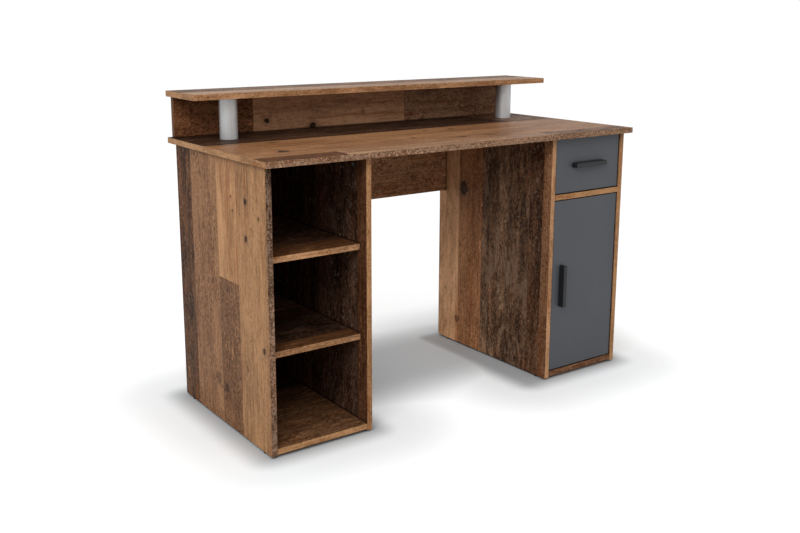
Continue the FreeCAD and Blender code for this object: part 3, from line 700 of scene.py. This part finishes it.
def laminate():
    """Pale laminate of the drawer box."""
    material, g, shader = new_material("drawer_board", Specular_IOR_Level=0.35)
    position = coordinates(g)["Object"]
    grain = g.noise(g.scaled(position, 60, 5, 400), 5, 0.65)
    stipple = g.even_noise(position, 1900, 2)
    tone = g.added(0.0, (grain, 0.7), (stipple, 0.3))
    colour = g.mix(g.smooth(tone, 0.3, 0.7), linear((206, 202, 194)), linear((222, 219, 212)))
    g.put(shader.inputs["Base Color"], colour)
    g.put(shader.inputs["Roughness"], g.added(0.44, (stipple, 0.12)))
    relief(g, shader, tone, 0.00005, 0.4)
    return material


def satin_metal(name, dark, light, stretch, rough, bump=0.4, metallic=1.0):
    """Metal brushed along one direction, which the stretch gives."""
    material, g, shader = new_material(name, Metallic=metallic)
    position = coordinates(g)["Object"]
    lines = g.noise(g.scaled(position, *stretch), 5, 0.7)
    cloud = g.even_noise(position, 30, 4, 0.6)
    tone = g.added(0.0, (lines, 0.65), (cloud, 0.35))
    g.put(shader.inputs["Base Color"], g.mix(g.smooth(tone, 0.3, 0.7), linear(dark), linear(light)))
    g.put(shader.inputs["Roughness"], g.added(rough, (tone, 0.16)))
    relief(g, shader, lines, 0.00004, bump)
    return material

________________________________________

Required task
Set out the complete listing exactly as shown.

Finished task
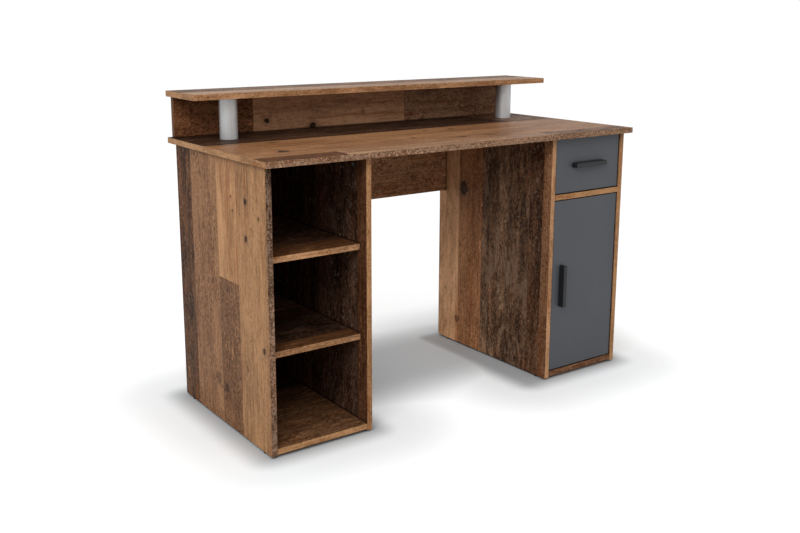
Continue the FreeCAD and Blender code for this object: part 3, from line 700 of scene.py. This part finishes it.
def laminate():
    """Pale laminate of the drawer box."""
    material, g, shader = new_material("drawer_board", Specular_IOR_Level=0.35)
    position = coordinates(g)["Object"]
    grain = g.noise(g.scaled(position, 60, 5, 400), 5, 0.65)
    stipple = g.even_noise(position, 1900, 2)
    tone = g.added(0.0, (grain, 0.7), (stipple, 0.3))
    colour = g.mix(g.smooth(tone, 0.3, 0.7), linear((206, 202, 194)), linear((222, 219, 212)))
    g.put(shader.inputs["Base Color"], colour)
    g.put(shader.inputs["Roughness"], g.added(0.44, (stipple, 0.12)))
    relief(g, shader, tone, 0.00005, 0.4)
    return material


def satin_metal(name, dark, light, stretch, rough, bump=0.4, metallic=1.0):
    """Metal brushed along one direction, which the stretch gives."""
    material, g, shader = new_material(name, Metallic=metallic)
    position = coordinates(g)["Object"]
    lines = g.noise(g.scaled(position, *stretch), 5, 0.7)
    cloud = g.even_noise(position, 30, 4, 0.6)
    tone = g.added(0.0, (lines, 0.65), (cloud, 0.35))
    g.put(shader.inputs["Base Color"], g.mix(g.smooth(tone, 0.3, 0.7), linear(dark), linear(light)))
    g.put(shader.inputs["Roughness"], g.added(rough, (tone, 0.16)))
    relief(g, shader, lines, 0.00004, bump)
    return material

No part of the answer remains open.